Whether minimal diversity exists is not in question in either of these cases. What is in question is whether Shelter has provided a plausible explanation for its claimed amount in controversy that demonstrates by a preponderance of the evidence that CAFA is satisfied. In each case, the answer is "no," and the matters must be remanded.
Shelter has misidentified the amount in controversy. Shelter's jurisdictional allegations are incorrectly premised on these cases putting into controversy all medical coverage payment provision claims for which the policy limits were not exhausted. Neither Plaintiff has identified his putative class in a way that would plausibly put all those claims into controversy. Rather, the putative classes are defined to include only those claims where policy limits were not exhausted for a particular reason. Shelter's computer reports do not reveal the reason why policy limits were not exhausted in any given case. Shelter did not review the individual claims for which policy limits were not exhausted to determine the reasons why. Shelter did not even review a sample of those claims to conduct a statistical analysis of likely reasons that policy limits were not exhausted. On the record before the Court, it is just as possible that payment on any given claim in Shelter's report did not exhaust policy limits because the claim was for a small amount as it is because Shelter negotiated a lower bill from the medical provider or reduced the benefit paid because some other insurance policy paid some of the amount claimed. "[T]he amount in controversy is not established by a preponderance of the evidence if a court must resort `to conjecture, speculation, or star gazing.'" Waters v. Ferrara Candy Co., 873 F.3d 633, 636 (8th Cir. 2017) (quoting Pretka v.
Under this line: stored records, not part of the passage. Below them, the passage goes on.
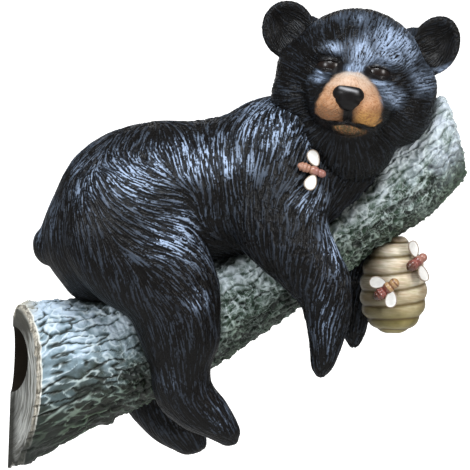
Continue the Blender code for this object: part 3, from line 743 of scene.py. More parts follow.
def makeHead():
    head = headBlank()
    mesh = head.data
    points, normals = read(mesh, "places"), read(mesh, "normals")
    local = inHead(points)
    front = local[:, [0, 2]]
    facing = rise(-local[:, 1], 28, 38)
    ragged = 1.4 * waves(points / 2.4, 41) + 0.7 * waves(points / 1.1, 42)
    muzzle = np.where(facing > 0, insideOutline(front, face["muzzle"]), -30) + ragged
    chin = np.where(facing > 0, insideOutline(front, face["chin"]), -30) + 0.5 * ragged
    mouth, stem = toLine(front, face["mouth"]), toLine(front, face["stem"])
    halfWidth, halfHeight = face["lidPatch"]
    lids = np.min([np.hypot((local[:, 0] - x) / halfWidth, (local[:, 2] - z) / halfHeight)
                   for x, y, z in face["eyes"]], axis=0)
    lids = np.where(local[:, 1] < -20, lids, 9)
    groove = np.zeros(len(points))
    for gap, (half, depth) in ((mouth, face["lipGroove"]), (stem, face["stemGroove"])):
        groove = np.maximum(groove, depth * np.exp(-(gap / half) ** 2) * facing)
    move(mesh, points - normals * groove[:, None])

    ears = np.min([np.linalg.norm(local - ear[0], axis=1) for ear in headForms["ears"]], axis=0)
    cup = (1 - rise(ears, 13, 17)) * (normals[:, 1] < 0)
    tan = np.maximum(muzzle, chin)
    depth = (0.08 + 0.92 * rise(-tan, 0, 24)) * (0.05 + 0.95 * rise(lids, 0.9, 1.6))
    depth *= 0.12 + 0.88 * rise(ears, 15, 26)
    # painted highlights: the listed patches on the face, the top of the back of the head lighter, none in the
    # ear cups
    ahead = rise(-normals[:, 1], -0.2, 0.3)
    bright = highlightStrength(local, coat["headHighlights"]) * (0.9 + 0.7 * waves(points / 11, 52))
    behind = coat["headBack"] * rise(normals[:, 2], -0.3, 0.5)
    keep(mesh, "hairLit", (ahead * bright + (1 - ahead) * behind) * (1 - 0.95 * cup))
    carveCoat(head, headFlow(points, normals), depth, coat["head"])
    dark = np.maximum(np.exp(-(stem / face["stemDark"]) ** 2), np.exp(-(mouth / 1.5) ** 2)) * facing
    keep(mesh, "muzzleTan", rise(tan, -1.5, 1.6))
    keep(mesh, "lipDark", dark * (front[:, 1] < -14))
    tone = np.maximum((front[:, 1] + 28) / 32 + 0.25 * waves(points / 6, 43), 0.14)
    tone -= 0.8 * rise(chin - muzzle, -0.5, 0.5)
    keep(mesh, "muzzleTone", np.clip(tone, 0, 1))
    keep(mesh, "muzzleGold", rise(front[:, 0], 2, 12) * rise(-front[:, 1], 18, 28) * (muzzle > chin))
    keep(mesh, "lidBare", 1 - rise(lids, 0.8, 1.05))
    return thin(head, headForms["triangles"])


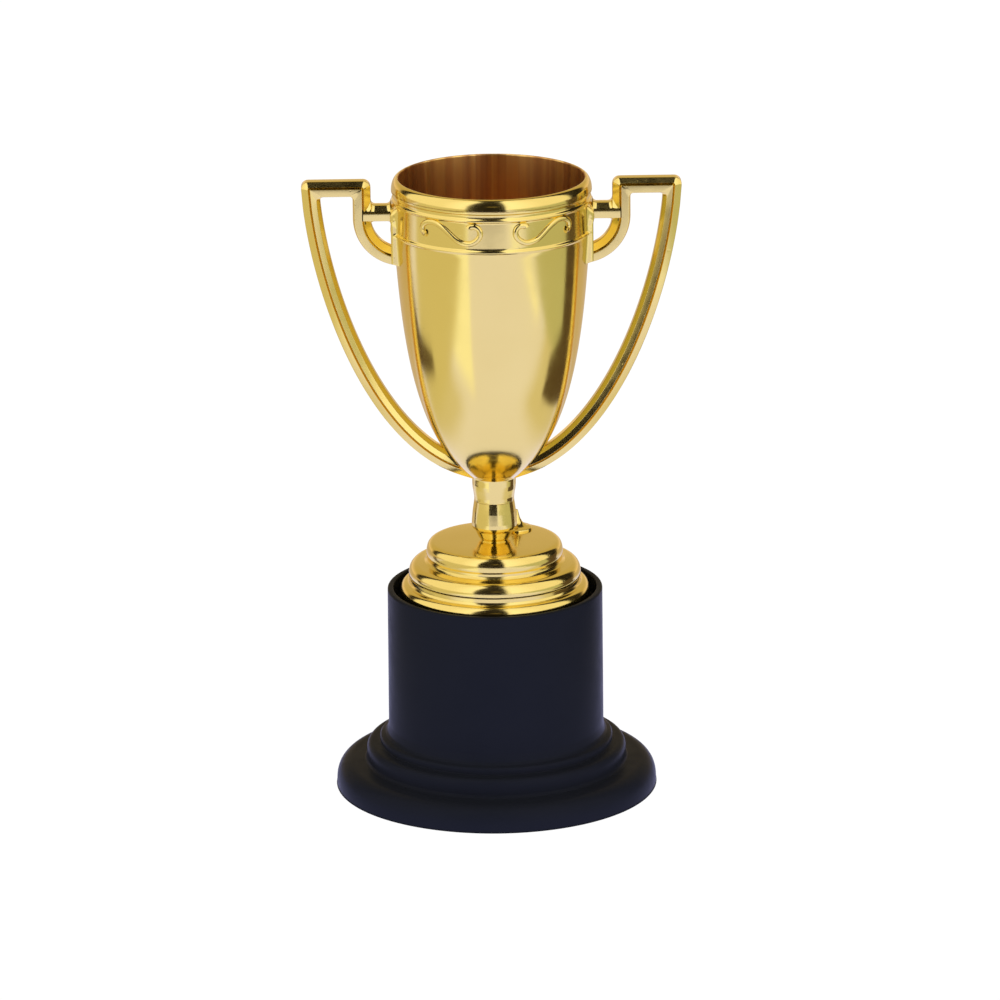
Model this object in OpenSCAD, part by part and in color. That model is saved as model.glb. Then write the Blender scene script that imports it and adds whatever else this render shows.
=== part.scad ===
// Two-handled presentation cup on a stepped foot, screwed into a tube-shaped plinth.
// Millimetres. The origin is the middle of the plinth's resting face, +Z is up, and the handles lie along X.

/* [Plinth] */
// Outside radius of the plinth's resting edge
plinth_r = 32.65; // [31.5:0.05:34]
// Height of the plinth's rim above the surface it stands on
plinth_h = 41.7; // [40:0.1:44]
// Outside radius of the plinth's tube at its rim
tube_r = 21.75; // [21.6:0.05:22]
// Wall thickness of the tube
tube_wall = 1.2; // [1:0.05:1.4]
// Thickness of the deck that the foot stands on
deck_t = 1.8; // [1.4:0.1:2.4]
// Depth of the deck's top below the rim
deck_drop = 3.7; // [3.2:0.1:4.2]

/* [Foot and stem] */
// Radius of the foot's bottom flange
foot_r = 19.2; // [18.4:0.1:19.6]
// Radius of the foot's middle tier
middle_tier_r = 17.4; // [17:0.1:17.8]
// Radius of the foot's top tier
top_tier_r = 13.8; // [13.4:0.1:14.2]
// Height of the foot, from the deck to its top
foot_h = 13.55; // [13.5:0.05:13.8]
// Height of the stem
stem_h = 8.35; // [8:0.05:9]
// Height of the collar under the bowl
collar_h = 4.5; // [4.2:0.1:5]

/* [Bowl] */
// Height of the bowl
bowl_h = 62.6; // [62.2:0.1:64]
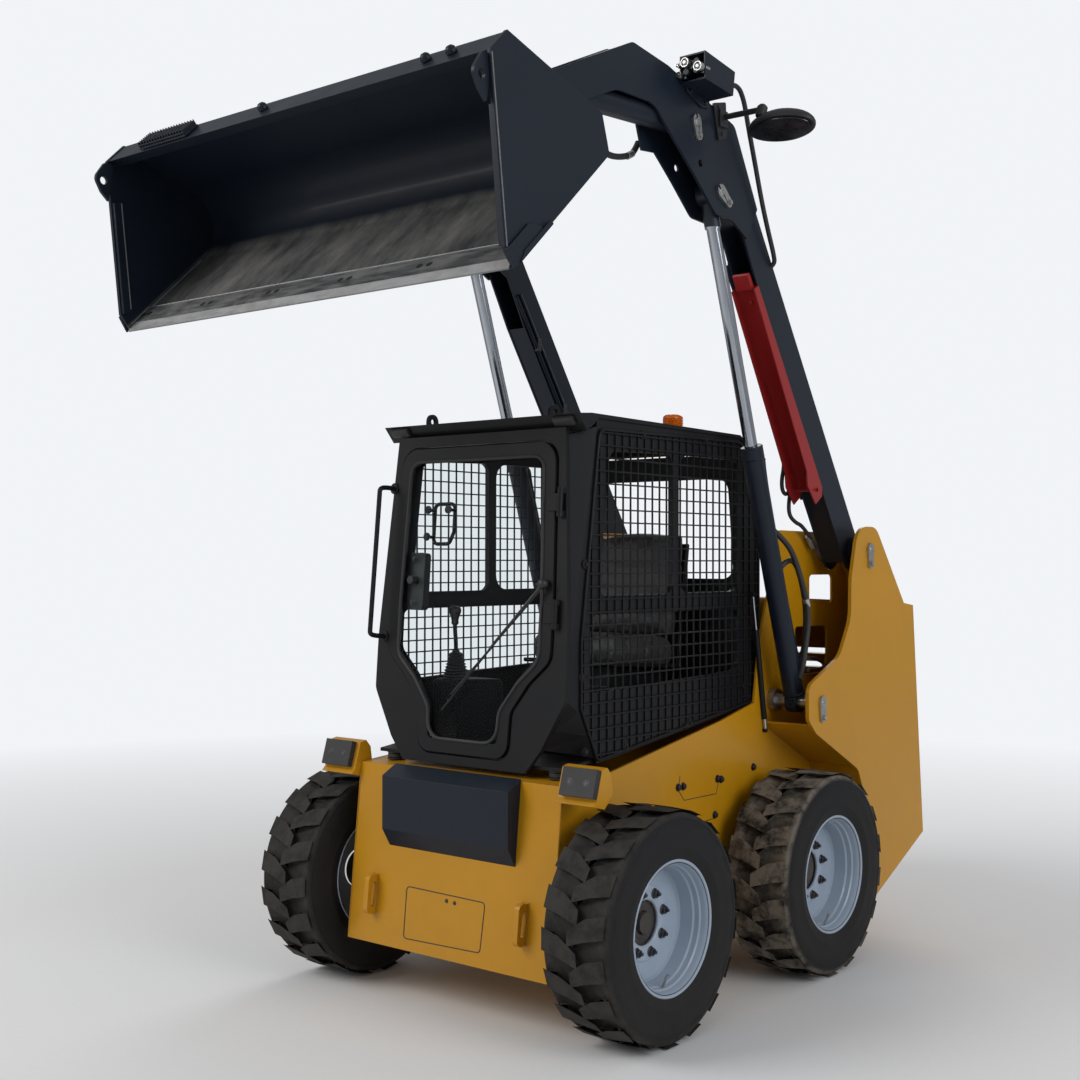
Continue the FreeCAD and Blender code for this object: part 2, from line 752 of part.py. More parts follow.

Kolter City Plaza II, Inc., 608 F.3d 744, 754 (11th Cir. 2010)).
Because Shelter has failed to establish that a sufficient amount is in controversy for this Court to exercise jurisdiction under CAFA, these matters must be remanded.
IT IS THEREFORE ORDERED that, in the matter of Whitaker v. Shelter Mutual Insurance Co., No. 2:18-CV-02091, this case is REMANDED to the Circuit Court of Logan County, Arkansas. All pending motions are TERMINATED.
IT IS FURTHER ORDERED that, in the matter of Baggett v. Shelter Mutual Insurance Co., No. 2:18-CV-02190, Plaintiff's motion (Doc. 15) to remand is GRANTED, and this case is REMANDED to the Circuit Court of Pulaski County, Arkansas.
IT IS SO ORDERED.
The website for the Arkansas Insurance Department publishes a "Rule 21" that appears to be similar, but not identical, to the Rule 21 cited in the complaints. The Rule 21 on the website and the Rule 21 in the complaints is not the Rule 21 that appears either on the Arkansas Secretary of State's website or in the Arkansas Administrative Code published on Westlaw and represented to be current through December of 2018. See Ark. Admin. Code §§ 054.00.21-1-054.00.21-7. The Rule 21 appearing in the Arkansas Administrative Code includes different provisions than those cited by Whitaker and Baggett. It may be an issue for the State courts on remand to determine whether the Rule 21 cited by Whitaker and Baggett is valid under Arkansas's Administrative Procedures Act, Ark. Code Ann. § 25-15-201, et seq.